Allouche's brother was shot while trying to resolve a conflict, and since then he always wears a bulletproof vest when doing his work. He says he mediates 200 cases a year, often offers his own services and doesn't ask any payment, although he accepts gifts. "I do this for Germany and for Allah," he says.
Wagner, the journalist, believes that getting rich plays only a minor role for most of these arbitrators. Far more important, he says, are power and prestige, as they increase their influence within the community with each successful mediation.
Although the mediators generally work in secret, "it's common practice," Wagner says, repeating what Ralf Menkhorst, detective superintendent for the city of Essen, has told him. "Any beginner realizes after three cases that this phenomenon exists." Police in Bremen, for example, know of four or five arbitrators by name.
They operate in a gray area between conflict resolution and obstruction of justice. Allouche, for example, claims to work closely with authorities, but investigators suspect him of preventing witnesses from giving statements to the police. So far they've never been able to prove an obstruction of justice.
This culture of arbitration predates Islam, since earlier Arab tribes also solved conflicts with verdicts passed by senior family members. In countries such as Lebanon or in southeastern Turkey, these lay judges still take the place of governmental institutions. In Germany, they find followers wherever the local population includes many Muslims who haven't integrated into German culture.
Ursula Spuler-Stegemann, an Islamic studies professor in Marburg, believes this distance between immigrants and the German state explains the success of religious arbitration. Many immigrants, she says, mistrust police and the legal system. Criminal prosecutors are concerned about extended Muslim families and strict religious groups. "They disdain the rule of law.

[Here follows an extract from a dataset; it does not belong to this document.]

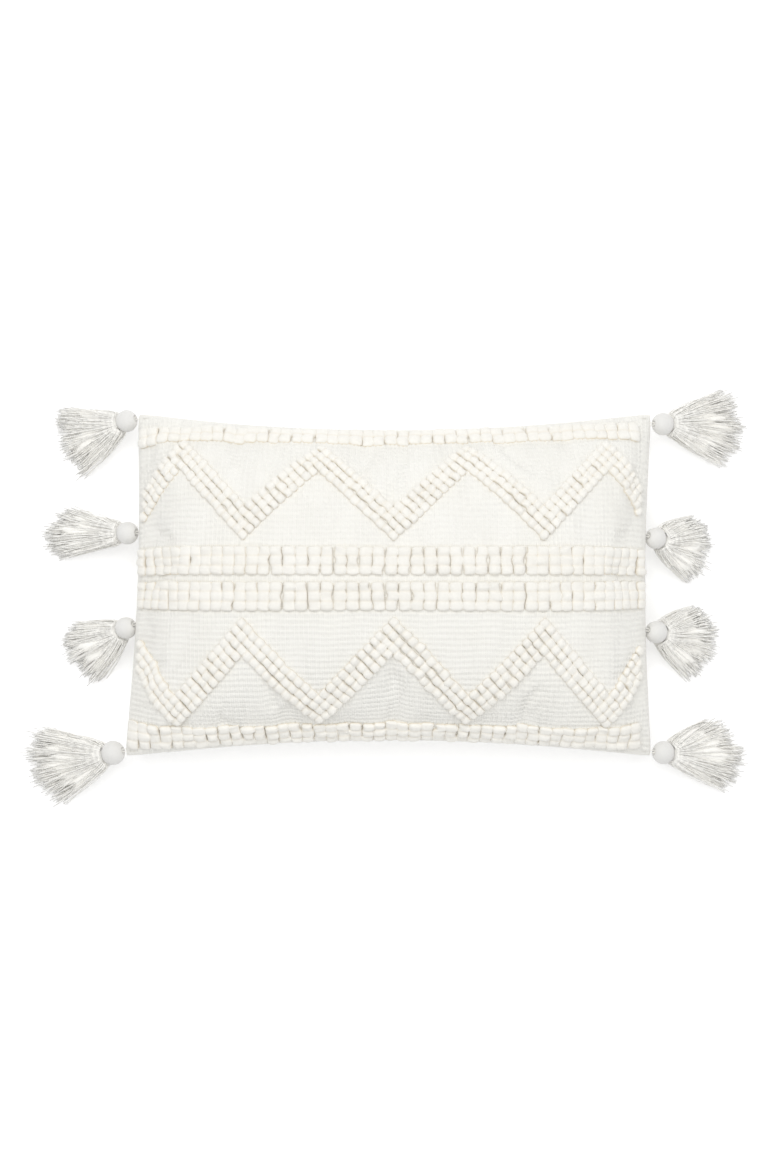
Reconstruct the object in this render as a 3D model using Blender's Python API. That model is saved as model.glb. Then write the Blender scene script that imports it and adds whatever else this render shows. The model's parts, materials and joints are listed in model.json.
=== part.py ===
"""Rectangular throw pillow with raised loop bands, side tassels, a zipped cover and a stuffed insert.

The pillow lies on its back, front face up. +X runs along the long edges, +Y towards the top edge and
+Z up. The origin is the middle of the flat patch that the pillow rests on. All sizes are in metres.

Every layer of the pillow is one closed form drawn at its own inset. A point of the flat cloth is given
by s across and t up, each from -1 to 1, and drapes to u and v, its shares of the stuffed half width and
half height.
"""

import math

import bmesh
import bpy
from mathutils import Matrix, Vector

# The stuffed cover: its corners reach furthest, and its edges pull in between them.
CORNER_HALF_WIDTH = 0.268
CORNER_HALF_HEIGHT = 0.177
SIDE_PULL_IN = 0.007
LONG_EDGE_PULL_IN = 0.018
LEFT_SIDE_LEAN = 0.0067
SEAM_HEIGHT = 0.046
CORNER_DROOP = 0.008
DROOP_START_ACROSS = 0.72
DROOP_START_UP = 0.5
FRONT_RISE = 0.076
BACK_DROP = 0.054

# The flat cloth, and how it spreads when it drapes over the stuffing.
CLOTH_HALF_WIDTH = 0.2795
CLOTH_HALF_HEIGHT = 0.178
SPREAD_ACROSS = 0.125
SPREAD_UP = 0.175
EDGE_CROWDING = 4.5

# How full the form is: higher powers make a flatter middle, a lower fullness a steeper edge.
LENGTH_POWER = 3.0
HEIGHT_POWER = 2.2
EDGE_FULLNESS = 0.6

# Layers, outside to inside.
GAP = 0.0003
SEAM_HALF_GAP = 0.00015
COVER_THICKNESS = 0.0016
COVER_RIM = 0.0022
INSERT_INSET = 0.012
INSERT_SLACK = 0.0028
CASING_THICKNESS = 0.001
CASING_RIM = 0.0015
CASING_HALF_GAP = 0.0006
FILL_SLACK = 0.001

# Raised loop bands, in metres of flat cloth above the middle.
LOOP_COLUMN = 0.0123
BAND_LIFT = 0.0024
BAND_PILE = 0.0046
BAND_END = 0.955
TOP_BORDER = (0.148, 0.169)
CENTRE_UPPER_BAND = (0.009, 0.0365)
CENTRE_LOWER_BAND = (-0.0245, 0.0035)
BOTTOM_BORDER = (-0.170, -0.145)
TOP_BORDER_DROOP_LEFT = 0.009
TOP_BORDER_DROOP_RIGHT = 0.003
BOTTOM_BORDER_SPREAD = 0.007
BORDER_BEND = 2.2
UPPER_ZIGZAG = (0.0435, 0.1465)
LOWER_ZIGZAG = (-0.1385, -0.026)
ZIGZAG_ROWS = 18
COLUMNS_PER_HALF_PERIOD = 6
ZIGZAG_SHIFT = 0.002

# Tassels: name, side, head's place up the side, direction, skirt length, skirt half width, head radius.
TASSELS = (
    ("left_top", -1, 0.169, 195, 0.062, 0.032, 0.0113),
    ("left_upper", -1, 0.0535, 182, 0.066, 0.024, 0.0116),
    ("left_lower", -1, -0.045, 205, 0.060, 0.030, 0.0113),
    ("left_bottom", -1, -0.1735, 194, 0.070, 0.034, 0.0125),
    ("right_top", 1, 0.166, 0, 0.064, 0.034, 0.0116),
    ("right_upper", 1, 0.0475, -17, 0.052, 0.031, 0.0110),
    ("right_lower", 1, -0.049, -14, 0.054, 0.032, 0.0116),
    ("right_bottom", 1, -0.173, -6, 0.066, 0.034, 0.0118),
)
HEAD_STAND_OFF = 0.0022
LOOP_CORD_RADIUS = 0.0007
LOOP_HALF_WIDTH = 0.0013
LOOP_START = 0.0012
SWAY_AXIS = 0.0034
HEAD_POCKET_DEPTH = 0.0062
HEAD_POCKET_MOUTH = 0.0046
HEAD_POCKET_FLOOR = 0.0026
HEAD_CUT = 0.84
NECK_RADIUS = 0.0054
NECK_LENGTH = 0.0038
BINDING_INNER = 0.0058
BINDING_OUTER = 0.0074
BINDING_BULGE = 0.0005
BINDING_WIDTH = 0.003
SKIRT_TIP_HALF_DEPTH = 0.0085
FLOOR_CLEARANCE = 0.0004

# The zip in the lower seam, which is an arc whose centre lies below the pillow's lower edge.
ZIP_RADIUS = CORNER_HALF_WIDTH ** 2 / (2 * LONG_EDGE_PULL_IN)
ZIP_CENTRE_Y = LONG_EDGE_PULL_IN - CORNER_HALF_HEIGHT - ZIP_RADIUS
ZIP_HALF_LENGTH = 0.186
ZIP_OPENING_HALF = 0.0044
ZIP_OPEN_SHARE = 0.72
ZIP_CLOSED_SHARE = 0.86
ZIP_EDGE_SHARE = 0.8
ZIP_STEPS = 20
COIL_DEPTH = 0.0058
COIL_HEIGHT = 0.0018
COIL_RADIUS = 0.0011
SLIDER_REST_X = 0.173
SLIDER_HALF_LENGTH = 0.0055
PULL_AXIS_DEPTH = 0.00225

# Colours: the cotton is a warm ivory, and the zip is nylon with a nickel-plated slider.
IVORY = (0.87, 0.85, 0.78, 1.0)
IVORY_PILE = (0.91, 0.90, 0.83, 1.0)
TASSEL_IVORY = (0.86, 0.85, 0.80, 1.0)
INSERT_WHITE = (0.88, 0.88, 0.87, 1.0)
NICKEL = (0.72, 0.71, 0.69, 1.0)


# --- scene and mesh helpers ---

def clear_scene():
    for item in list(bpy.data.objects):
        bpy.data.objects.remove(item, do_unlink=True)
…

They haven't integrated, and don't intend to. The family is above the law," Bremen's police write in a working paper.
Munich-based imam and arbitrator Sheik Abu Adam says he considers it a religious duty to mediate among the faithful. He invites both parties to visit him at the mosque, listens to both sides, and ultimately has them sign a peace treaty. The important thing, he says, is not who's right and wrong, and evidence is no particular help -- the important thing is to find a compromise. In nine out of 10 cases, the people respect his decision, he says. "My judgment is fairer than the government's," he says.
A Problem of Integration
Abu Adam teaches a reactionary kind of Islam. He lives with three women, doesn't believe in separating religion from the state, and rejects moderate branches of his religion. "I tell my people, don't go to the police," the sheikh says unabashedly. "We'll take care of this conflict among ourselves." He dismisses accusations of running a shadow justice system, saying, "I'm making less work for the police."

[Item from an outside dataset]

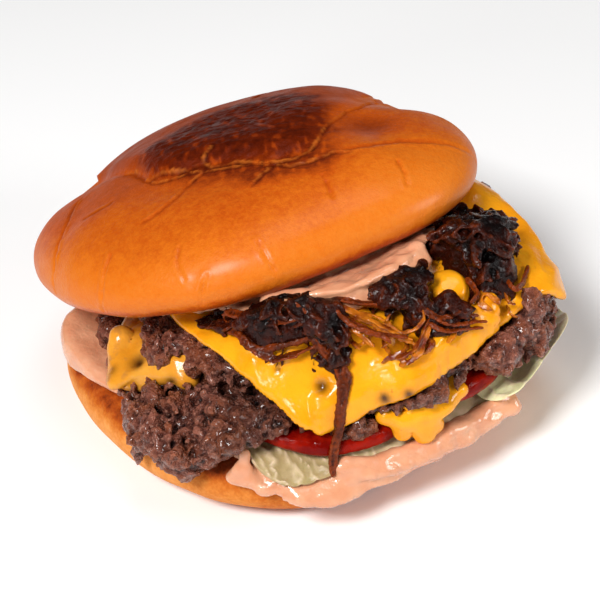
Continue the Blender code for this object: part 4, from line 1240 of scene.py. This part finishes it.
THREADS = [
    [(18.6, -45.1), (19.5, -47.5), (22, -49), (25, -49), (26.5, -46.5), (25.5, -43.5), (22, -42.8),
     (19.5, -43.5)],
    [(28.8, -45), (26, -50), (24.5, -53), (20, -53.6)],
    [(26.3, -47.4), (27.8, -50), (25.5, -52)],
    [(9.6, -47.6), (13, -50), (15.8, -53)],
    [(9, -46), (14, -47.5), (17, -49), (21, -51), (24, -51.5)],
    [(20, -45), (18, -48), (19.5, -50.5), (17, -52)],
    [(40, -38), (39, -41), (41.5, -42.5)],
    [(45, -36), (46, -39), (47.5, -38.5)],
    [(30, -46), (33, -47.5), (31, -49.5)],
    [(12, -46), (10.5, -49), (13, -51.5)],
    [(14, -44), (16.5, -46), (15, -49), (11.5, -50.5)],
    [(21, -46), (23, -47.6), (22.5, -50.6), (19, -52)],
    [(10, -44.5), (13, -46), (16, -46), (19, -47.5)],
    [(41, -38.5), (42.5, -40.5), (44, -41)],
]
print(len(STRANDS), "strands and", len(THREADS), "threads have routes")

# %% Strands
HANGING_COUNT = 9
dice = random.Random(21)
points, faces = [], []
for route, wide in STRANDS:
    for turn in range(2):
        shift = np.array((dice.uniform(-0.6, 0.6), dice.uniform(-0.5, 0.5)))
        places = [p + shift for p in smooth_route(route, 1.1)]
        path = settled(places, 0.4 + 0.3 * turn, 3)
        ribbon(path, wide * dice.uniform(0.5, 0.8), 0.4, dice, points, faces)
for turn in range(HANGING_COUNT):
    swing = dice.uniform(0, 6.28)
    places = []
    for k, place in enumerate(smooth_route(HANGING, 1.0)):
        places.append(place + ((1.7 - 0.05 * k) * math.sin(0.45 * k + swing), 0))
    path = settled(places[turn % 6 // 2 * 2:len(places) - turn // 2 * 2], 0.4 + 0.2 * turn, 6, 9)
    ribbon(path, dice.uniform(0.6, 1.2), 0.4, dice, points, faces)
strips = mesh_of("onion_strips", points, faces)
finish_with(strips, "REMESH", mode="VOXEL", voxel_size=0.34 * MM)
finish_with(strips, "SMOOTH", factor=0.5, iterations=1)
roughen(strips, 1.0, 0.5)
paint(strips, "raised", np.clip(0.75 + relief(strips, 14) / 0.6, 0, 1))
paint(strips, "char", np.clip(0.05 + 0.5 * swell(points_of(strips), 4, 4), 0, 1))
print(len(STRANDS) * 2 + HANGING_COUNT, "strand ribbons")

# %% Clump ribbons
points, faces = [], []
for outline, pile, count in CLUMPS.values():
    centre = np.mean(outline, axis=0)
    low, high = np.min(outline, axis=0), np.max(outline, axis=0)
    made = 0
    while made < count:
        x, y = dice.uniform(low[0], high[0]), dice.uniform(low[1], high[1])
        depth = depth_in(outline, np.array([(x, y, 0)]))[0]
        if depth < 0.4:
            continue
        made += 1
        heading, bend = dice.uniform(0, 2 * math.pi), 0
        lift = 0.35 + dice.random() * pile * smoothstep(0, 5, depth)
        places = []
        for k in range(dice.randint(9, 18)):
            places.append(np.array((x, y)))
            bend = 0.7 * bend + dice.uniform(-0.5, 0.5)
            heading += bend
            if depth_in(outline, np.array([(x, y, 0)]))[0] < 0.6:
                heading = math.atan2(centre[1] - y, centre[0] - x) + dice.uniform(-0.9, 0.9)
            x += 0.8 * math.cos(heading)
            y += 0.8 * math.sin(heading)
        path = settled(places, lift, 0)
        ribbon(path, dice.uniform(0.5, 1.2), dice.uniform(0.3, 0.5), dice, points, faces)
join(core, [mesh_of("clumps", points, faces)])
finish_with(core, "REMESH", mode="VOXEL", voxel_size=0.42 * MM)
finish_with(core, "SMOOTH", factor=0.5, iterations=3)
roughen(core, 1.1, 0.5)
skin = points_of(core)
held = np.max([depth_in(outline, skin) for outline, *_ in CLUMPS.values()], axis=0)
paint(core, "raised", np.clip(0.55 + relief(core, 14) / 1.0, 0, 1))
paint(core, "char", np.clip(0.18 + 0.12 * held + 0.7 * swell(skin, 5, 3), 0, 1))
print("clumps:", ", ".join(CLUMPS))

# %% Threads
points, faces = [], []
for route in THREADS:
    for turn in range(2):
        shift = np.array((dice.uniform(-0.5, 0.5), dice.uniform(-0.5, 0.5)))
        path = settled([p + shift for p in smooth_route(route, 0.9)], 0.35 + 0.2 * turn, 4)
        ribbon(path, dice.uniform(0.4, 1.0), 0.3, dice, points, faces)
threads = mesh_of("onion_threads", points, faces)
finish_with(threads, "REMESH", mode="VOXEL", voxel_size=0.34 * MM)
finish_with(threads, "SMOOTH", factor=0.5, iterations=3)
print(2 * len(THREADS), "threads")

# %% [markdown]
# Burnt sugar is almost black, and brown only where an edge is thin and raised. The colour follows
# how far each point stands out, so the hollows are also painted black, which is painted shade. A
# little oil makes it glint. The threads hardly burnt, so they are amber and let light through.

# %% Onion material
browned, tree, shader = new_material("browned_onion")
# Near black where a point lies low: partly burnt sugar, partly painted shade in the hollows.
brown_with_hollow_shade = ramp(tree, painted(tree, "raised"), [(0.3, (0.004, 0.0007, 0.0004)), (0.6, (0.035, 0.004, 0.001)),
                                             (0.95, (0.20, 0.030, 0.003))])
patch = use(tree, patches, {"Size": 4, "Low": 0.35, "High": 0.65}).outputs["Mask"]
burnt = shifted(tree, painted(tree, "char"), patch, 0.5)
colour = blend(tree, burnt, brown_with_hollow_shade, (0.003, 0.001, 0.001))
tree.links.new(colour, shader.inputs["Base Color"])
oil = use(tree, film, {"Size": 1.6, "Wet": 0.08, "Dry": 0.38})
tree.links.new(oil.outputs["Roughness"], shader.inputs["Roughness"])
shader.inputs["Specular IOR Level"].default_value = 0.1
shader.inputs["Coat Weight"].default_value = 0.3
shader.inputs["Coat Roughness"].default_value = 0.08
shader.inputs["Coat IOR"].default_value = 1.3
grain(tree, shader, [(0.5, 0.7), (1.3, 0.8)], 0.45)
dress(core, "onions", browned)
dress(strips, "onions", browned)

# %% Thread material
amber, tree, shader = new_material("amber_onion")
patch = use(tree, patches, {"Size": 3, "Low": 0.35, "High": 0.65}).outputs["Mask"]
colour = blend(tree, patch, (0.52, 0.15, 0.007), (0.15, 0.018, 0.002))
tree.links.new(colour, shader.inputs["Base Color"])
shader.inputs["Roughness"].default_value = 0.12
shader.inputs["Subsurface Weight"].default_value = 0.3
shader.inputs["Subsurface Radius"].default_value = (0.002, 0.0006, 0.0001)
shader.inputs["Specular IOR Level"].default_value = 0.25
shader.inputs["Coat Weight"].default_value = 0.1
grain(tree, shader, [(0.8, 0.7)], 0.3)
dress(threads, "onions", amber)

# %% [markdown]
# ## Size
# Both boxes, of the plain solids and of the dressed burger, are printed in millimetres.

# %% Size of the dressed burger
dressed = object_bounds()
sizes = {"cad": [list(corner) for corner in cad_box], "visual": [list(corner) for corner in dressed]}
for name, box in sizes.items():
    print(name, [[round(c / MM, 1) for c in corner] for corner in box])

Investigators do cooperate with Islamic arbitrators in a few exceptional cases. In Essen, for example, police and an imam work together to mediate disputes within Muslim families.
If these arbitrators would limit themselves to containing conflicts, there would be no reason to object, says legal and Islamic studies expert Mathias Rohe in the Bavarian city of Erlangen. German law, after all, allows for arbitration. What Rohe finds unacceptable is the exertion of influence over criminal proceedings. "Criminal prosecution is a privilege of the state," he says.

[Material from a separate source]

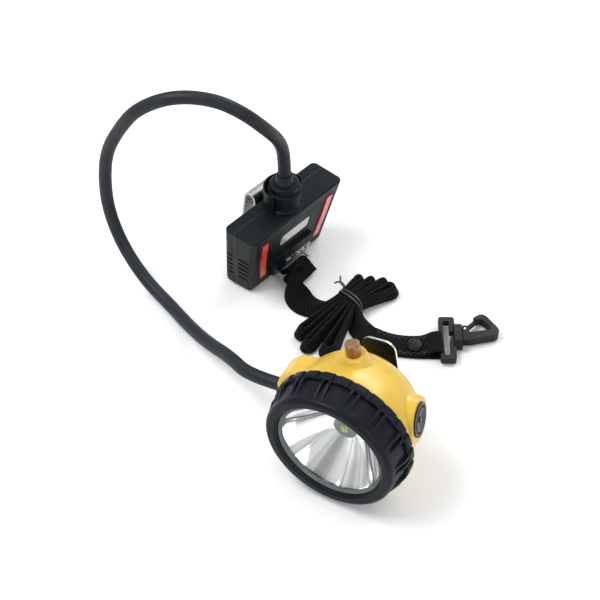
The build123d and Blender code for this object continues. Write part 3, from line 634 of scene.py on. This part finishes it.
def make_stitching():
    """Two seams along the sewn end."""
    places = band_surface()
    rows = [zigzag_row(places, offset) for offset in (-SEAM_OFFSET, SEAM_OFFSET)]
    seam = round_wire("band_stitching", rows, THREAD_R * MM, "tie_plastic", kind="POLY")
    seam.data.bevel_resolution = 2
    seam.data.use_fill_caps = True
    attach(seam, "root")


# ---------------------------------------------------------------- twist tie
TIE_WIRE_R = 0.55
# the loop: half width and half height, middle, how square it is, where it starts and how far it goes
TIE_HALF = (9.0, 5.6)
TIE_MIDDLE_Z = 7.0
TIE_SQUARENESS = 0.8
TIE_START = math.radians(150)
TIE_ROUND = math.radians(345)
TIE_LOOP_STEPS = 27
# how far each wire's loop stands from the waist, evenly and more so at its top
TIE_APART = 0.4
TIE_LEAN = 0.9
# the twist: first place, turns, and the way it goes along and up at each step
TIE_KNOT = Vector((-13.4, 41.6, 13.2))
TIE_TURNS = 2.5
TIE_TWIST_STEPS = 9
TIE_ADVANCE = 0.42
TIE_CLIMB = 0.12
# the free end's two places beyond the twist; y changes sign from one wire to the other
TIE_END = [(-0.9, 1.2, 0.7), (-1.6, 2.8, 0.6)]


def rounder(value):
    """A sine or cosine pushed outwards, so that an ellipse fills its corners."""
    return math.copysign(abs(value) ** TIE_SQUARENESS, value)


def make_tie_strand(name, lean, start_angle):
    """One coated wire: once round the hank, then twisted with the other strand and bent away."""
    middle = Vector((WAIST.x, WAIST.y, TIE_MIDDLE_Z))
    along = Vector((-WAIST_ACROSS.y, WAIST_ACROSS.x, 0))
    up = Vector((0, 0, 1))
    places = []
    for k in range(TIE_LOOP_STEPS + 1):
        a = TIE_START + TIE_ROUND * k / TIE_LOOP_STEPS
        places.append(middle + WAIST_ACROSS * rounder(math.cos(a)) * TIE_HALF[0]
                      + up * rounder(math.sin(a)) * TIE_HALF[1]
                      + along * lean * (TIE_APART + TIE_LEAN * math.sin(a)))
    for k in range(TIE_TWIST_STEPS + 1):
        a = math.radians(start_angle) + 2 * math.pi * TIE_TURNS * k / TIE_TWIST_STEPS
        shift = along * math.cos(a) * TIE_WIRE_R + up * math.sin(a) * TIE_WIRE_R
        places.append(TIE_KNOT + WAIST_ACROSS * (-TIE_ADVANCE * k) + up * TIE_CLIMB * k + shift)
    end = places[-1]
    places += [end + Vector((x, y * lean, z)) for x, y, z in TIE_END]
    strand = round_wire(name, [[place * MM for place in places]], TIE_WIRE_R * MM, "tie_plastic")
    strand.data.use_fill_caps = True
    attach(strand, "root")
    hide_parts("twist_tie")


# ---------------------------------------------------------------- cord
def make_cord():
    """The rubber cord from the pack's gland to the headpiece's lug."""
    lead = round_wire("power_lead", [CORD_ROUTE], CORD_D / 2, "cord_rubber")
    lead.data.resolution_u = 12
    lead.data.bevel_resolution = 8
    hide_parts("power_cord")
    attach(lead, "root")


# ---------------------------------------------------------------- switch spring
SPRING_R = 0.0034
SPRING_WIRE_R = 0.0003
SPRING_TURNS = 3
SPRING_PITCH = 0.001
SPRING_START = -0.0069
# places for each turn, and corners of the wire's section
SPRING_STEPS = 24
SPRING_SIDES = 8


def make_switch_spring():
    """The coil behind the push button."""
    axis = Vector((0, 0, 1))
    steps = SPRING_TURNS * SPRING_STEPS
    points = []
    for k in range(steps + 1):
        turn = 2 * math.pi * k / SPRING_STEPS
        out = Vector((math.cos(turn), math.sin(turn), 0))
        middle = out * SPRING_R + axis * (SPRING_START + SPRING_PITCH * k / SPRING_STEPS)
        for j in range(SPRING_SIDES):
            around = 2 * math.pi * j / SPRING_SIDES
            place = middle + (out * math.cos(around) + axis * math.sin(around)) * SPRING_WIRE_R
            points.append(SWITCH_FACE @ place)
    spring = add_piece("coil_spring", points, ring_faces(steps + 1, SPRING_SIDES), "steel")
    face_outwards(spring)
    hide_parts("switch_spring")
    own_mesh(spring)


# ---------------------------------------------------------------- stage
CAMERA_AT = (0.2664, -0.5102, 0.6415)
# degrees
CAMERA_DOWN = 46.0
CAMERA_YAW = 29.3
LENS_MM = 90.0
SENSOR_MM = 36.0
FLOOR_HALF = 12.0
FLOOR_GREY = 0.86
FLOOR_ROUGHNESS = 0.9
SKY_COLOUR = (0.95, 0.97, 1.0)
SKY_STRENGTH = 0.66
LIGHT_TARGET = (-0.02, -0.01, 0.03)
# name, place, width and height, power in watts
LIGHTS = [
    ("key", (-0.5, -0.3, 1.0), (0.7, 0.5), 9),
    ("fill", (0.9, -0.5, 0.6), (0.6, 0.6), 4),
    ("back", (0.1, 0.9, 0.8), (0.9, 0.3), 6),
]


def make_camera():
    data = bpy.data.cameras.new("camera")
    data.lens = LENS_MM
    data.sensor_width = SENSOR_MM
    camera = bpy.data.objects.new("camera", data)
    bpy.context.scene.collection.objects.link(camera)
    camera.location = CAMERA_AT
    camera.rotation_euler = (math.radians(90 - CAMERA_DOWN), 0, math.radians(CAMERA_YAW))
    bpy.context.scene.camera = camera


def make_floor():
    mesh = bpy.data.meshes.new("floor")
    half = FLOOR_HALF
    corners = [(-half, -half, 0), (half, -half, 0), (half, half, 0), (-half, half, 0)]
    mesh.from_pydata(corners, [], [(0, 1, 2, 3)])
    floor = bpy.data.objects.new("floor", mesh)
    bpy.context.scene.collection.objects.link(floor)
    mesh.materials.append(Surface("floor", (FLOOR_GREY,) * 3, FLOOR_ROUGHNESS).material)


def area_light(name, place, size, power):
    """A rectangular light that looks at the middle of the part."""
    data = bpy.data.lights.new(name, "AREA")
    data.shape = "RECTANGLE"
    data.size, data.size_y = size
    data.energy = power
    light = bpy.data.objects.new(name, data)
    bpy.context.scene.collection.objects.link(light)
    light.location = place
    light.rotation_euler = (Vector(LIGHT_TARGET) - Vector(place)).to_track_quat("-Z", "Y").to_euler()


def make_lights():
    world = bpy.data.worlds.new("studio")
    world.use_nodes = True
    background = world.node_tree.nodes["Background"]
    background.inputs["Color"].default_value = (*SKY_COLOUR, 1.0)
    background.inputs["Strength"].default_value = SKY_STRENGTH
    bpy.context.scene.world = world
    bpy.context.scene.view_settings.view_transform = "Standard"
    for name, place, size, power in LIGHTS:
        area_light(name, place, size, power)


paint_nodes()
make_cord()
make_webbing()
make_stitching()
make_tie_strand("tie_wire_left", -1, 0)
make_tie_strand("tie_wire_right", 1, 180)
make_switch_spring()
make_camera()
make_floor()
make_lights()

Legal steps alone can't prevent a parallel Islamic justice system, not with so many immigrants from Muslim countries who insist on following values retained for centuries -- such as the primacy of men and the unconditional struggle for one's own honor and that of the family. One problem is that they pass on these clichés to their children, so even third-generation members of immigrant families mistrust the German legal system.
"We need to promote our constitutional legal state starting in school," says Rohe, the Islamic studies expert. If German integration were in better shape, he believes, Islamic arbitrators would have been out of work long ago.